**TASK**
Tally how many lines hold the string "this". Your reply should be that number alone.

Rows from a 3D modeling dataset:
▶
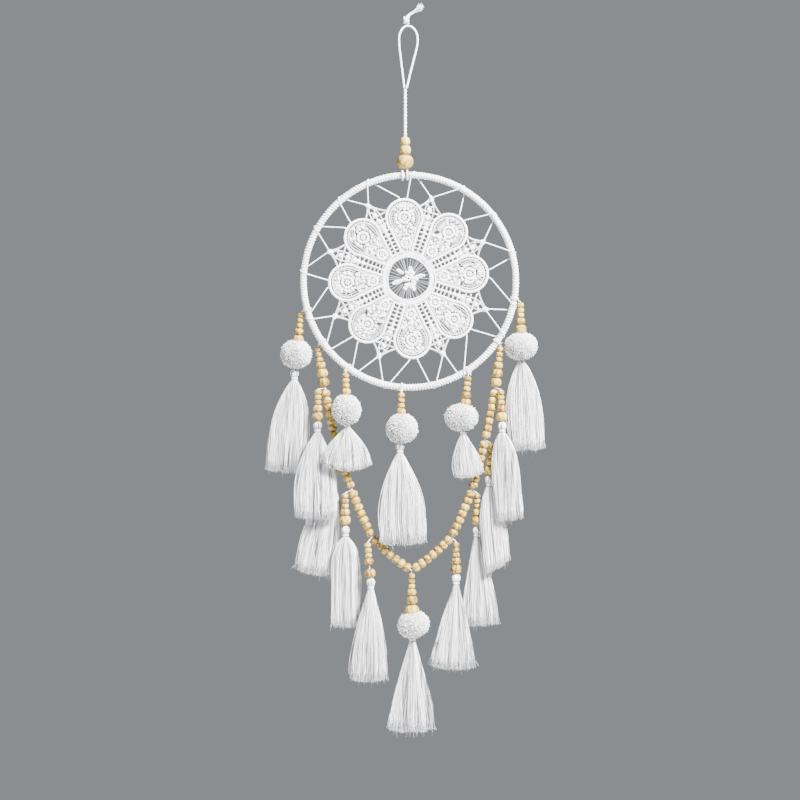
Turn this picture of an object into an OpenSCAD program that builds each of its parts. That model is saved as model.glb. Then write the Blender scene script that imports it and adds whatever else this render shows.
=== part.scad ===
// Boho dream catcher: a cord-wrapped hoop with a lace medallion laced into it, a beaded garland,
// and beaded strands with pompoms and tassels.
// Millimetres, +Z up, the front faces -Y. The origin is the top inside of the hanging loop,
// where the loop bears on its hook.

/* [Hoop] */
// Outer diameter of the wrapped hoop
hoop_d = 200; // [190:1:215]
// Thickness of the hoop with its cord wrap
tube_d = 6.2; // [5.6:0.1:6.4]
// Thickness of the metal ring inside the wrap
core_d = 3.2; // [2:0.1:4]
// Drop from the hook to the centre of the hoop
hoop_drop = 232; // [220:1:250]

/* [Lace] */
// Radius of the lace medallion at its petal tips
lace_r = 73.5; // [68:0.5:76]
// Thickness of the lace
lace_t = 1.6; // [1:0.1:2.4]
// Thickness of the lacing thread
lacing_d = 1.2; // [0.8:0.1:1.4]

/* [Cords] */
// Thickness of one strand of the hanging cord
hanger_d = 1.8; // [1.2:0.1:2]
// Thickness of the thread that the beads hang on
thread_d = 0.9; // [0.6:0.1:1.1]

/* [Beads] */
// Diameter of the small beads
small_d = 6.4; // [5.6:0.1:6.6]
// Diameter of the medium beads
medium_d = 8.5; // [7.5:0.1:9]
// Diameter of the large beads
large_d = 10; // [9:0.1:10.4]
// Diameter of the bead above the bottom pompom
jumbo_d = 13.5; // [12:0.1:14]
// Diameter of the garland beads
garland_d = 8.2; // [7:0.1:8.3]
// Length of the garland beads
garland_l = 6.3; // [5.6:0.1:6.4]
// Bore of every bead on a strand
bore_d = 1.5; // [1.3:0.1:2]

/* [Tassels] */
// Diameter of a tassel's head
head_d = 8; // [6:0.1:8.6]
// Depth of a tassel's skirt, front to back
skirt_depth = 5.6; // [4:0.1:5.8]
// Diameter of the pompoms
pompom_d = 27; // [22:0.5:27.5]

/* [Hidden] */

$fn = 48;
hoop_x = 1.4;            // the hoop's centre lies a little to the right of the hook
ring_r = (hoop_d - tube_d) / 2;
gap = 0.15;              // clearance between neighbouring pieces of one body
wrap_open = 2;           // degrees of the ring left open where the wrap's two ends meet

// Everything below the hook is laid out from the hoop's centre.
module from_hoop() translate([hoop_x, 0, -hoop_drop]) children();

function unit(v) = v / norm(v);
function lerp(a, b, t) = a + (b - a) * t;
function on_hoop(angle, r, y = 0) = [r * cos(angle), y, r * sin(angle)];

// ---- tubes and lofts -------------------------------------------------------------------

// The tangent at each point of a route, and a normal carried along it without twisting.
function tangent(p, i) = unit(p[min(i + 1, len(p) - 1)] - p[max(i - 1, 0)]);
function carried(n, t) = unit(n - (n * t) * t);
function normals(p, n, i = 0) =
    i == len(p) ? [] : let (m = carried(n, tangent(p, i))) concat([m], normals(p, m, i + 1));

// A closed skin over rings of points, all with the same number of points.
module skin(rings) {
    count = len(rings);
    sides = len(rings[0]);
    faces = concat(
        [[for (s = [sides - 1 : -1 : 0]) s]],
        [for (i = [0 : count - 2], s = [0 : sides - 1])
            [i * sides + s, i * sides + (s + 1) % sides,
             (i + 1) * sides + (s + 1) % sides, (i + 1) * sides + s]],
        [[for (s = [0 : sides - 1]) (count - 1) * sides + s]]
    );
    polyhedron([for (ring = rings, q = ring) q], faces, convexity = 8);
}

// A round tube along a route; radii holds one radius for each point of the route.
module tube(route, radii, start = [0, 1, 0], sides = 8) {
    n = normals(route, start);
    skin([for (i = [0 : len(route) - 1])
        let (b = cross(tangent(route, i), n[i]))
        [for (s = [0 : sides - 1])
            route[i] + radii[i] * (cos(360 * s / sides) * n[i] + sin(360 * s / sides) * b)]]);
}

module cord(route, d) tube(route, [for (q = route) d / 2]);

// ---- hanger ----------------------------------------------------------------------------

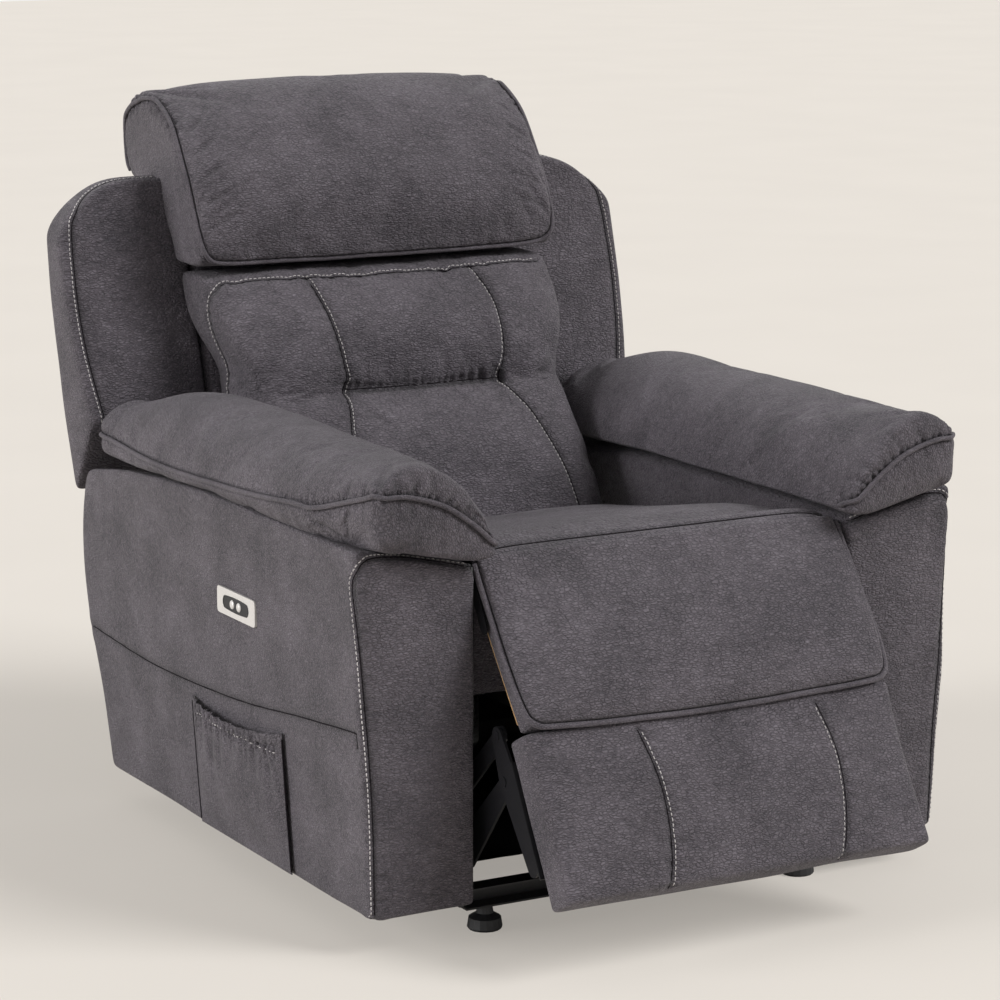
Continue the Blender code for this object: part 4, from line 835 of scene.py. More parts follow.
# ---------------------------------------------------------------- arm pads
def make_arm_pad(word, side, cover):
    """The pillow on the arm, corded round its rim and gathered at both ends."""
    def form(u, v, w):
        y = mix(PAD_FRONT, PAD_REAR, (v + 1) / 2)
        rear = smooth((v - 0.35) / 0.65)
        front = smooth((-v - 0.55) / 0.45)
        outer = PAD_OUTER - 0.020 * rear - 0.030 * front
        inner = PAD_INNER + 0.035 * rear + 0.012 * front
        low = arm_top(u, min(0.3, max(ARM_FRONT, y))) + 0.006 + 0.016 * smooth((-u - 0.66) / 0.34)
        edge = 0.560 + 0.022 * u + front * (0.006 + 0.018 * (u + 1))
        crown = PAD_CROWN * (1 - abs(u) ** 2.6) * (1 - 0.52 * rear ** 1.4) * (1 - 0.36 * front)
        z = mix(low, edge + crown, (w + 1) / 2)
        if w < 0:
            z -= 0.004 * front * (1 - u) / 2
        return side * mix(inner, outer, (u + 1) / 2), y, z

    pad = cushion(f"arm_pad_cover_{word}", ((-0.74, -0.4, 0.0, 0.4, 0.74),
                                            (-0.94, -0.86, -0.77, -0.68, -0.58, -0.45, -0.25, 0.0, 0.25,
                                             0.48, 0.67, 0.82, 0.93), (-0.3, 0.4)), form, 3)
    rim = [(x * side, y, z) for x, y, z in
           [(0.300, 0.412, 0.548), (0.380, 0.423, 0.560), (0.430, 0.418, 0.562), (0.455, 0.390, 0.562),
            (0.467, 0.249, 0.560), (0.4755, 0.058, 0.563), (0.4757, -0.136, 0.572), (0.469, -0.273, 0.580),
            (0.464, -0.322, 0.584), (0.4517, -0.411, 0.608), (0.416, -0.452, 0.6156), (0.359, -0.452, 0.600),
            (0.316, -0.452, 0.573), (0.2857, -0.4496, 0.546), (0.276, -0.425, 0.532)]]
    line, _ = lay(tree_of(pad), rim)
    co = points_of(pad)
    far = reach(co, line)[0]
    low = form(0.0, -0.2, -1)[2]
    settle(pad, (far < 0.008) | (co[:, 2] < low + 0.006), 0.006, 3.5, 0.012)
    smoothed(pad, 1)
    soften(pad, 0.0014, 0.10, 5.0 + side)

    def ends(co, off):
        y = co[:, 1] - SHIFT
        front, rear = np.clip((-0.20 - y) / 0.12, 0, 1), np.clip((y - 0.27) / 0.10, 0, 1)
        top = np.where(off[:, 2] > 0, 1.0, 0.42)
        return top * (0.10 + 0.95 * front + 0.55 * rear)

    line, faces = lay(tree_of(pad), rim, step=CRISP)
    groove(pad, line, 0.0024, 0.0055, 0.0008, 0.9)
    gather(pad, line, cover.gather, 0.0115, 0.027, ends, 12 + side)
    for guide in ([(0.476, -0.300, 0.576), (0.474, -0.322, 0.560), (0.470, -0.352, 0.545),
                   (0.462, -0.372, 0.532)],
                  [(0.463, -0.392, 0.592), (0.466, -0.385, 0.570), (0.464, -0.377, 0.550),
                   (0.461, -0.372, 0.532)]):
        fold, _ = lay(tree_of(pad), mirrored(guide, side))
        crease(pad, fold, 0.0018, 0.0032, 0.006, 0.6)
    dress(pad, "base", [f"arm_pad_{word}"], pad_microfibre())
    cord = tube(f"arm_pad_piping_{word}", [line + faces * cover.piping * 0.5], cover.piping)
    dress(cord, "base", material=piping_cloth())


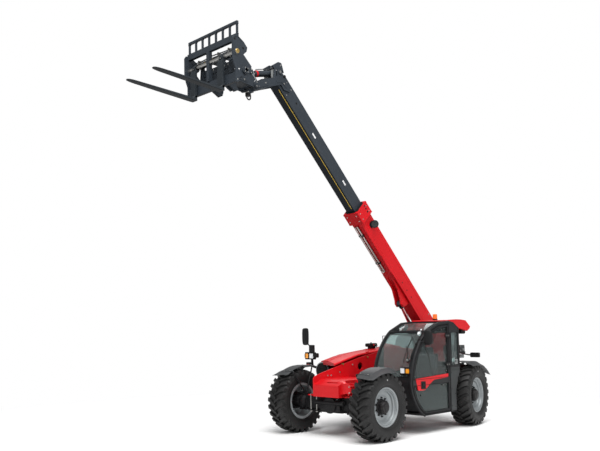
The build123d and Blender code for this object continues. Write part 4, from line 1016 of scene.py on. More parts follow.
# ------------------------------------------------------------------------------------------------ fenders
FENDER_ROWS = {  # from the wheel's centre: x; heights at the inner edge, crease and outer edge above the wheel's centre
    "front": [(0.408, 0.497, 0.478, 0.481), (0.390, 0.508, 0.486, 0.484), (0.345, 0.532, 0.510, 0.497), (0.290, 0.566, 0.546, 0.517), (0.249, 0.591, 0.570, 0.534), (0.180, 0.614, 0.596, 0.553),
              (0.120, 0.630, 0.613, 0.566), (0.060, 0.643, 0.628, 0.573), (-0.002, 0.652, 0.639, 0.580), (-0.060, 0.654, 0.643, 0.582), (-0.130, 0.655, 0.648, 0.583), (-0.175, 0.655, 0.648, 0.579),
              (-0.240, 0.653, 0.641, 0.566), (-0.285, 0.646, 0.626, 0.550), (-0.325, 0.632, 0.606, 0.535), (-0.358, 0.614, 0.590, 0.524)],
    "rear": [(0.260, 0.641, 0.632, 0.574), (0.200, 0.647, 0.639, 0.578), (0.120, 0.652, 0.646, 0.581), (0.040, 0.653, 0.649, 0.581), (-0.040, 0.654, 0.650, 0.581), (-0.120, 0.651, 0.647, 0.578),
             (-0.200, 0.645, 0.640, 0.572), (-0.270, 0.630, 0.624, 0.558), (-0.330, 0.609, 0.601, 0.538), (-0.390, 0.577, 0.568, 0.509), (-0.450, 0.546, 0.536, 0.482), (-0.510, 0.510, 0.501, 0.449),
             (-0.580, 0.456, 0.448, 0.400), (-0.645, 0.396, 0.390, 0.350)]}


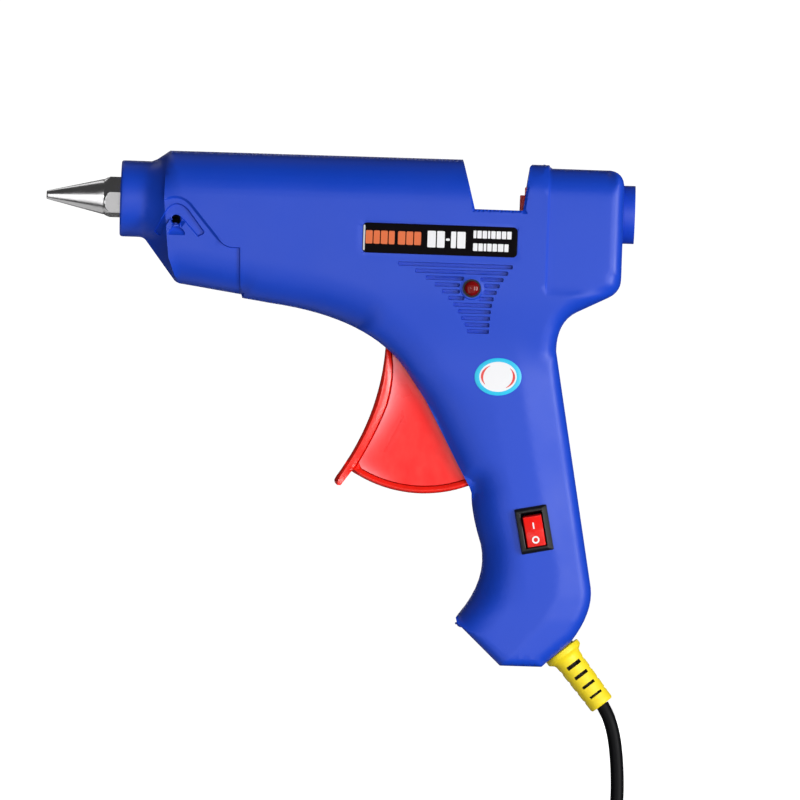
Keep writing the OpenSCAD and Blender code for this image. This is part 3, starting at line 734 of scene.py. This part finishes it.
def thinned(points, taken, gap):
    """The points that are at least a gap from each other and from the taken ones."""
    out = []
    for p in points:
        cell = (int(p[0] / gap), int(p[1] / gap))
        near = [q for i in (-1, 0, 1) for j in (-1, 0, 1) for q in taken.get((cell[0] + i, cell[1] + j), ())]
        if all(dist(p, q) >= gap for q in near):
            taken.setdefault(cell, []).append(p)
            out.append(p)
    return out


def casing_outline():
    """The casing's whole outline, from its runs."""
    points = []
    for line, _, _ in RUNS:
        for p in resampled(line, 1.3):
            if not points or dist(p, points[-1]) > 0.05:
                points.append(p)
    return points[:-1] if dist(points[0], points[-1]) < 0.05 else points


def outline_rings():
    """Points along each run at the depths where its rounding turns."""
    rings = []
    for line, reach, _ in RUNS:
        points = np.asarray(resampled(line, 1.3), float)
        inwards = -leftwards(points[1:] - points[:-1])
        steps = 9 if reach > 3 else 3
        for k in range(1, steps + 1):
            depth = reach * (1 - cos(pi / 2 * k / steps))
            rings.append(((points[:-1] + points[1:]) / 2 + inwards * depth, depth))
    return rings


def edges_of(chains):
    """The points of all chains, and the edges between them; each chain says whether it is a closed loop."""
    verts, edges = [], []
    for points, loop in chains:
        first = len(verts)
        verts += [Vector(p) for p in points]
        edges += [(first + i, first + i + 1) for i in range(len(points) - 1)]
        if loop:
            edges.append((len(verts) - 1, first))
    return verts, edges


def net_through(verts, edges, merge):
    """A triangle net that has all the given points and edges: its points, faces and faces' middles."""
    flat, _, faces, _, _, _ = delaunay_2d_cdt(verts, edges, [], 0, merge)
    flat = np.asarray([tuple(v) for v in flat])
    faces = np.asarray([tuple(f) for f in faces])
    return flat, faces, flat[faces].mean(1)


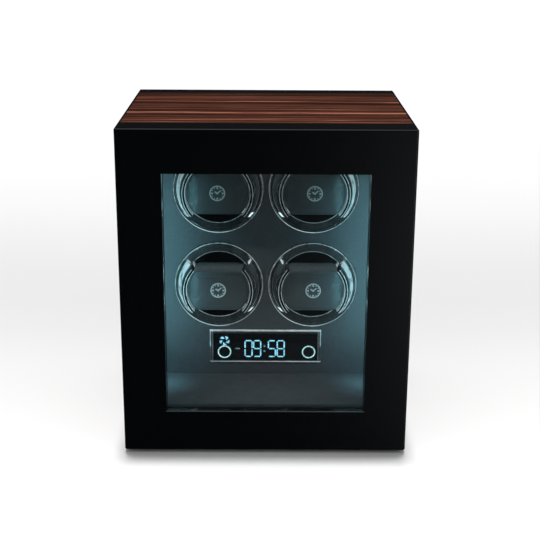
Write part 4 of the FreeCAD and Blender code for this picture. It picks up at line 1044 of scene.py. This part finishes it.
◀
**TASK RESPONSE**
5